Wild footage captured the moment an escaped bull charged into an Israeli bank on Monday sending terrified employees running for their lives.

The bizarre incident took place on Monday morning at a Bank Leumi branch in the city of Lod near Tel-Aviv, reported the Israeli news site Ynetnews.com.

The large farm animal had somehow gotten loose from its owner’s property and made its way to the bank’s parking lot, with a rope still tied around its neck.

Cellphone videos that have been circulating on social media then show the panicked bovine running wild through the hallways in a scene more appropriate for Pamplona, Spain, than a regional bank branch in an Israeli suburb.

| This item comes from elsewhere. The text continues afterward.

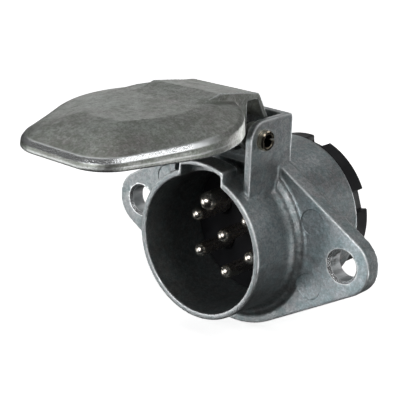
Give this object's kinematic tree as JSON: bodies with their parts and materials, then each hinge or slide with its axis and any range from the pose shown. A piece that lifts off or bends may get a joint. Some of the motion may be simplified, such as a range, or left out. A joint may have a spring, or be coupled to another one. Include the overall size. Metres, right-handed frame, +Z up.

An escaped bull on Monday barged into a branch on Bank Leumi in Lod, Israel.
CEN
Cellphone videos show the horned animal running up and down a hallway, causing panic among bank staff.
CEN

According to reporting by Ynetnews.com, several bystanders had made futile attempts to scare away the horned interloper including by wielding a plastic cone.

After about 30 minutes of bull-inspired chaos, the animal’s owner arrived and tied up the rampaging mammal.

The bull was said to have gotten loose from a nearby property and still had a rope tied around its neck.
CEN
The animal’s owner later arrived and tied it up, and a veterinarian shot the bull with a tranquillizer dart.
CEN

A city veterinarian was summoned to the scene and shot the bull with a tranquillizer dart to get it under control.

A Bank Leumi representative said in a statement that “there were no casualties and no damage.”